»»

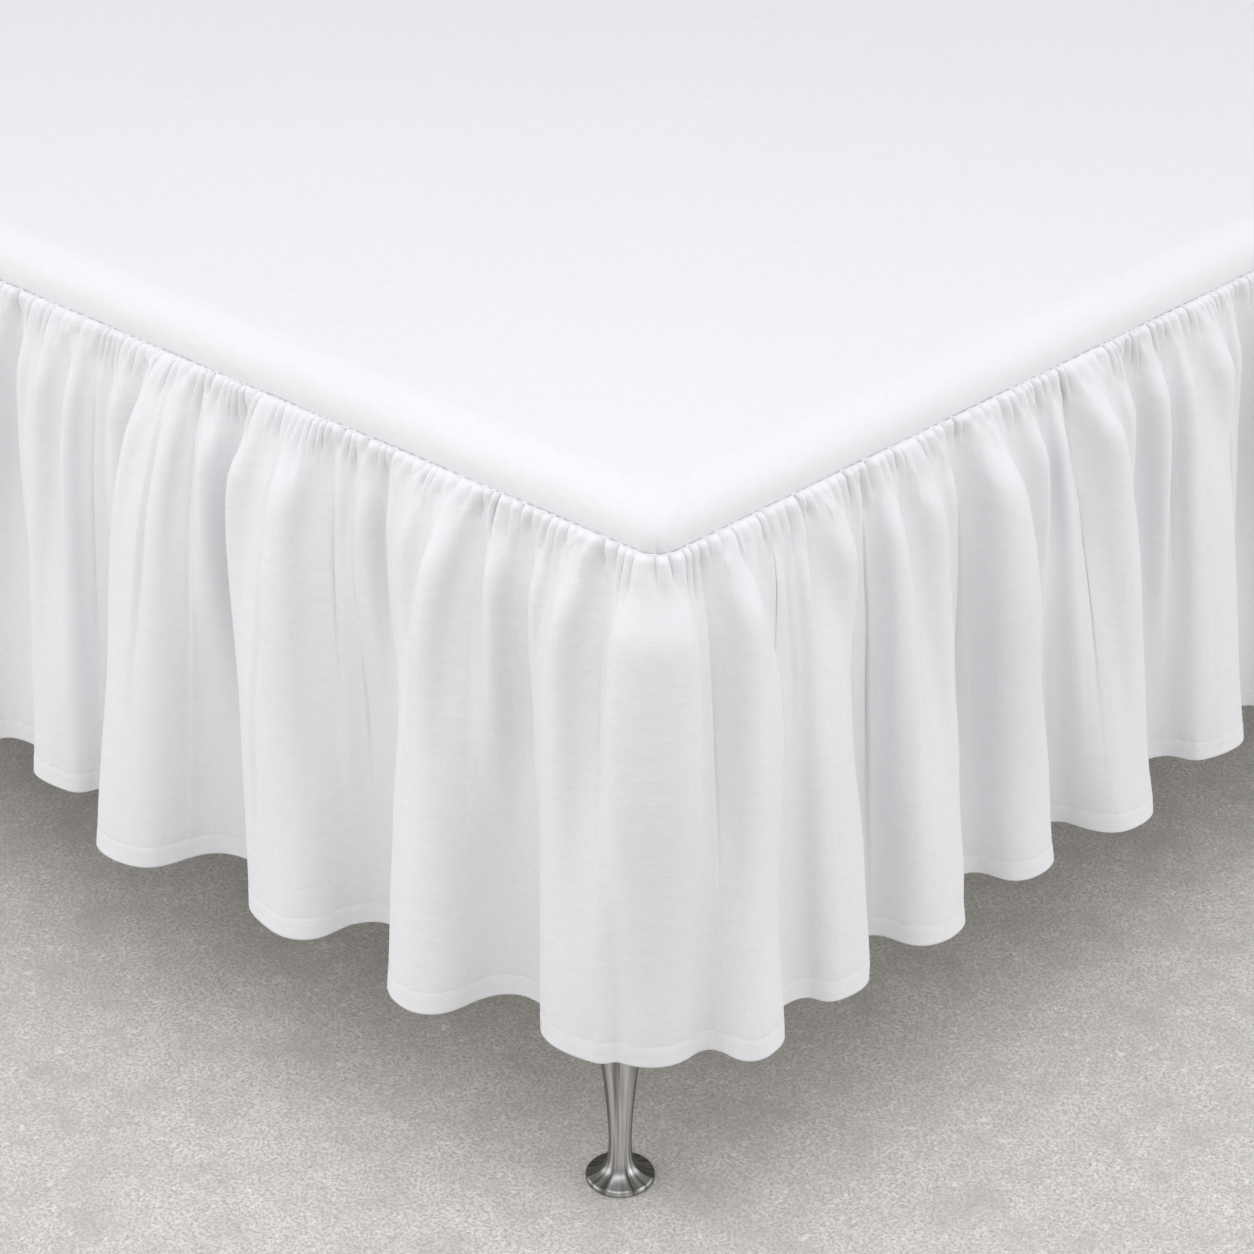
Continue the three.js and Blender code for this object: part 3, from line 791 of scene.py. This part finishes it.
def surface(name, build, colour, **values):
    """The material of this name, built the first time that a piece asks for it."""
    if name not in bpy.data.materials:
        material = bpy.data.materials.new(name)
        material.use_nodes = True
        tree = material.node_tree
        build(Nodes(tree), tree.nodes["Principled BSDF"], tuple(colour), **values)
    return bpy.data.materials[name]


def plain_weave():
    """Crossed threads with slubs: a height, and a mask of the thin places, on coordinates in metres."""
    name = "plain_weave"
    if name in bpy.data.node_groups:
        return bpy.data.node_groups[name]
    group = bpy.data.node_groups.new(name, "ShaderNodeTree")
    for way, kind, label, default in (
        ("INPUT", "Vector", "Vector", None),
        ("INPUT", "Float", "Thread pitch", 0.0006),
        ("INPUT", "Float", "Slub", 0.5),
        ("OUTPUT", "Float", "Height", None),
        ("OUTPUT", "Float", "Thin", None),
    ):
        socket = group.interface.new_socket(name=label, in_out=way, socket_type="NodeSocket" + kind)
        if default is not None:
            socket.default_value = default
    n = Nodes(group)
    vector, pitch, slub, _ = group.nodes.new("NodeGroupInput").outputs
    wander = n.stretch(n.noise(vector, 90.0, 0.0, output="Color"), (0.0007, 0.0007, 0.0))
    parts = n.add("SeparateXYZ", [(0, n.vector("ADD", vector, wander))])
    turn = n.math("DIVIDE", math.pi, pitch)
    warp, weft = (n.math("SINE", n.math("MULTIPLY", parts.outputs[axis], turn)) for axis in (0, 1))
    across, down = n.math("ABSOLUTE", warp), n.math("ABSOLUTE", weft)
    over = n.math("MULTIPLY_ADD", n.math("MULTIPLY", warp, weft), 0.5, 0.5)
    under = n.math("SUBTRACT", 1.0, over)
    thread = n.math("ADD", n.math("MULTIPLY", across, over), n.math("MULTIPLY", down, under))
    ways = (60.0, 1500.0, 1.0), (1500.0, 60.0, 1.0)
    slubs = n.math("ADD", *(n.noise(n.stretch(vector, way), 1.0, 1.0) for way in ways))
    uneven = n.math("MULTIPLY", n.math("SUBTRACT", slubs, 1.0), slub)
    height = n.math("ADD", n.math("MULTIPLY", thread, 0.5), uneven)
    outside = group.nodes.new("NodeGroupOutput")
    n.fill(outside, [("Height", height), ("Thin", n.range(slubs, 0.82, 1.18))])
    return group


def woven_cotton(n, shader, colour, pitch, sheen, shade, crumple):
    """Plain woven cotton: thread and slub relief, soft pressed creases, and a slight change of tone."""
    place = n.unrolled("cloth")
    sockets = [("Vector", place), ("Thread pitch", pitch), ("Slub", 0.9)]
    weave = n.add("Group", sockets, node_tree=plain_weave())
    height, thin = weave.outputs
    tone = n.both(thin, 0.6, n.noise(n.body(), 5.0, 1.0))
    pressed = n.noise(n.stretch(place, (1.0, 1.7, 1.0)), 60.0, 3.0, 0.6)
    relief = n.bump(height, 0.30, 0.0002, Normal=n.bump(pressed, crumple, 0.0016))
    n.fill(shader, [
        ("Base Color", n.mix(tone, toned(colour, shade), colour)),
        ("Normal", relief),
        ("Roughness", n.range(thin, 0.0, 1.0, 0.84, 0.95)),
        ("Sheen Weight", sheen),
        ("Sheen Roughness", 0.45),
        ("Specular IOR Level", 0.22),
    ])


def sewing_thread(n, shader, colour):
    """Twisted cotton thread."""
    twist = n.noise(n.stretch(n.body(), (1.0, 1.0, 2.0)), 1400.0, 2.0)
    n.fill(shader, [
        ("Base Color", n.mix(twist, toned(colour, 0.82), colour)),
        ("Normal", n.bump(twist, 0.4, 0.0001)),
        ("Roughness", 0.7),
    ])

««

WHAT YOU HAVE TO DO:
All of the data shown above must be copied exactly.

SOLUTION TO THIS PROBLEM:
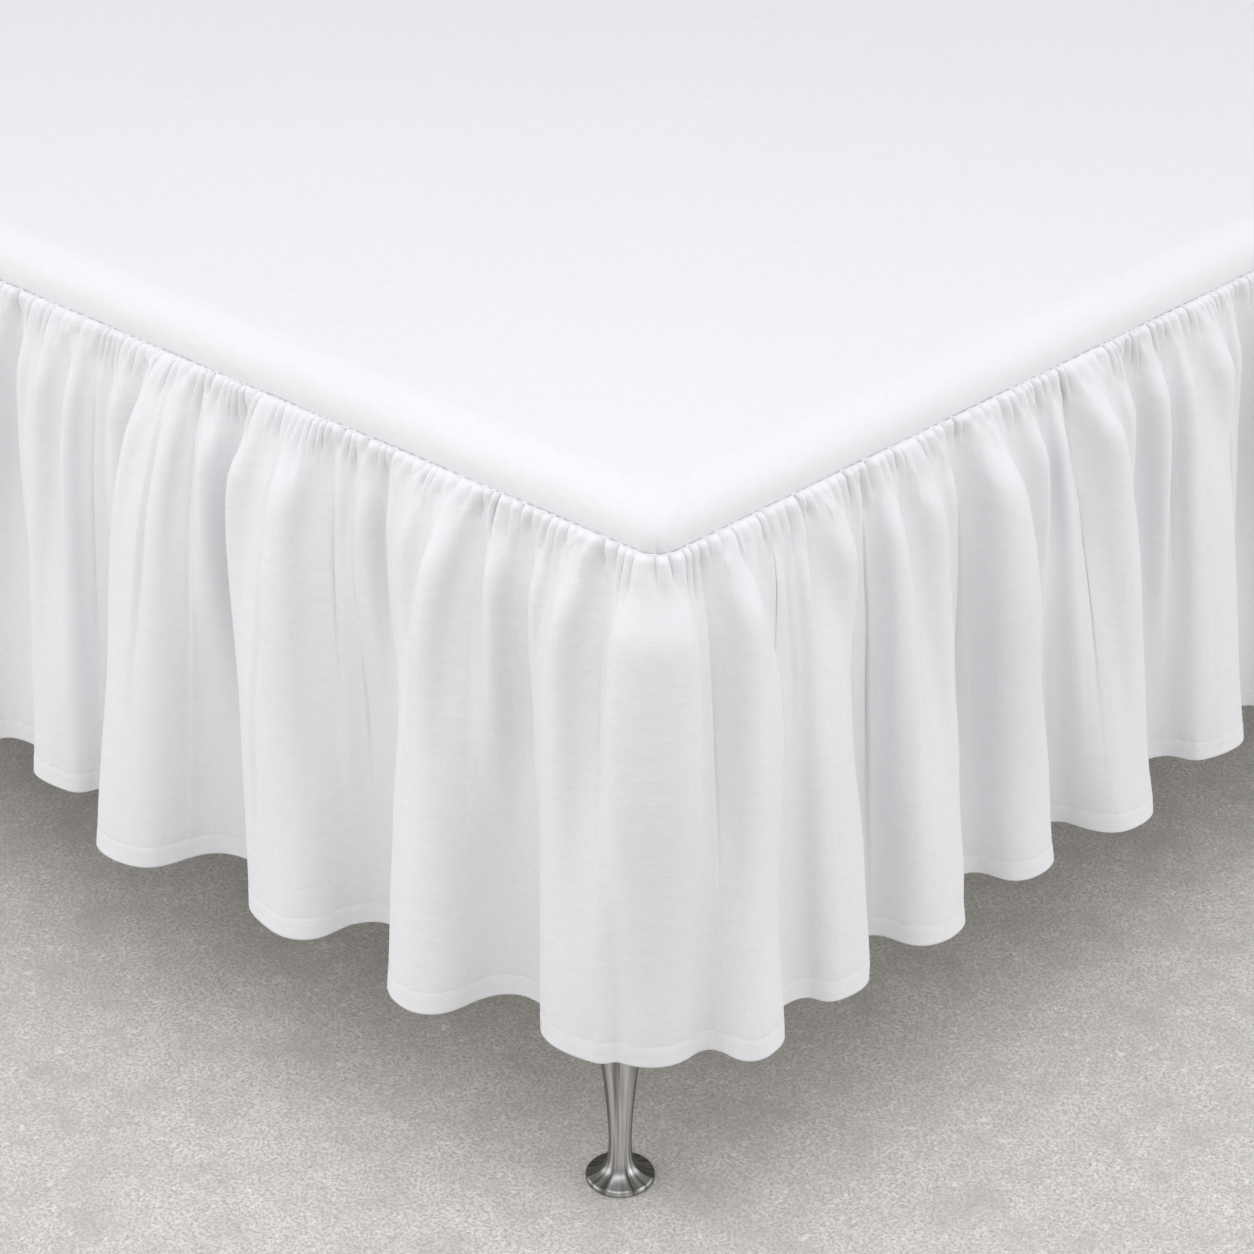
Continue the three.js and Blender code for this object: part 3, from line 791 of scene.py. This part finishes it.
def surface(name, build, colour, **values):
    """The material of this name, built the first time that a piece asks for it."""
    if name not in bpy.data.materials:
        material = bpy.data.materials.new(name)
        material.use_nodes = True
        tree = material.node_tree
        build(Nodes(tree), tree.nodes["Principled BSDF"], tuple(colour), **values)
    return bpy.data.materials[name]


def plain_weave():
    """Crossed threads with slubs: a height, and a mask of the thin places, on coordinates in metres."""
    name = "plain_weave"
    if name in bpy.data.node_groups:
        return bpy.data.node_groups[name]
    group = bpy.data.node_groups.new(name, "ShaderNodeTree")
    for way, kind, label, default in (
        ("INPUT", "Vector", "Vector", None),
        ("INPUT", "Float", "Thread pitch", 0.0006),
        ("INPUT", "Float", "Slub", 0.5),
        ("OUTPUT", "Float", "Height", None),
        ("OUTPUT", "Float", "Thin", None),
    ):
        socket = group.interface.new_socket(name=label, in_out=way, socket_type="NodeSocket" + kind)
        if default is not None:
            socket.default_value = default
    n = Nodes(group)
    vector, pitch, slub, _ = group.nodes.new("NodeGroupInput").outputs
    wander = n.stretch(n.noise(vector, 90.0, 0.0, output="Color"), (0.0007, 0.0007, 0.0))
    parts = n.add("SeparateXYZ", [(0, n.vector("ADD", vector, wander))])
    turn = n.math("DIVIDE", math.pi, pitch)
    warp, weft = (n.math("SINE", n.math("MULTIPLY", parts.outputs[axis], turn)) for axis in (0, 1))
    across, down = n.math("ABSOLUTE", warp), n.math("ABSOLUTE", weft)
    over = n.math("MULTIPLY_ADD", n.math("MULTIPLY", warp, weft), 0.5, 0.5)
    under = n.math("SUBTRACT", 1.0, over)
    thread = n.math("ADD", n.math("MULTIPLY", across, over), n.math("MULTIPLY", down, under))
    ways = (60.0, 1500.0, 1.0), (1500.0, 60.0, 1.0)
    slubs = n.math("ADD", *(n.noise(n.stretch(vector, way), 1.0, 1.0) for way in ways))
    uneven = n.math("MULTIPLY", n.math("SUBTRACT", slubs, 1.0), slub)
    height = n.math("ADD", n.math("MULTIPLY", thread, 0.5), uneven)
    outside = group.nodes.new("NodeGroupOutput")
    n.fill(outside, [("Height", height), ("Thin", n.range(slubs, 0.82, 1.18))])
    return group


def woven_cotton(n, shader, colour, pitch, sheen, shade, crumple):
    """Plain woven cotton: thread and slub relief, soft pressed creases, and a slight change of tone."""
    place = n.unrolled("cloth")
    sockets = [("Vector", place), ("Thread pitch", pitch), ("Slub", 0.9)]
    weave = n.add("Group", sockets, node_tree=plain_weave())
    height, thin = weave.outputs
    tone = n.both(thin, 0.6, n.noise(n.body(), 5.0, 1.0))
    pressed = n.noise(n.stretch(place, (1.0, 1.7, 1.0)), 60.0, 3.0, 0.6)
    relief = n.bump(height, 0.30, 0.0002, Normal=n.bump(pressed, crumple, 0.0016))
    n.fill(shader, [
        ("Base Color", n.mix(tone, toned(colour, shade), colour)),
        ("Normal", relief),
        ("Roughness", n.range(thin, 0.0, 1.0, 0.84, 0.95)),
        ("Sheen Weight", sheen),
        ("Sheen Roughness", 0.45),
        ("Specular IOR Level", 0.22),
    ])


def sewing_thread(n, shader, colour):
    """Twisted cotton thread."""
    twist = n.noise(n.stretch(n.body(), (1.0, 1.0, 2.0)), 1400.0, 2.0)
    n.fill(shader, [
        ("Base Color", n.mix(twist, toned(colour, 0.82), colour)),
        ("Normal", n.bump(twist, 0.4, 0.0001)),
        ("Roughness", 0.7),
    ])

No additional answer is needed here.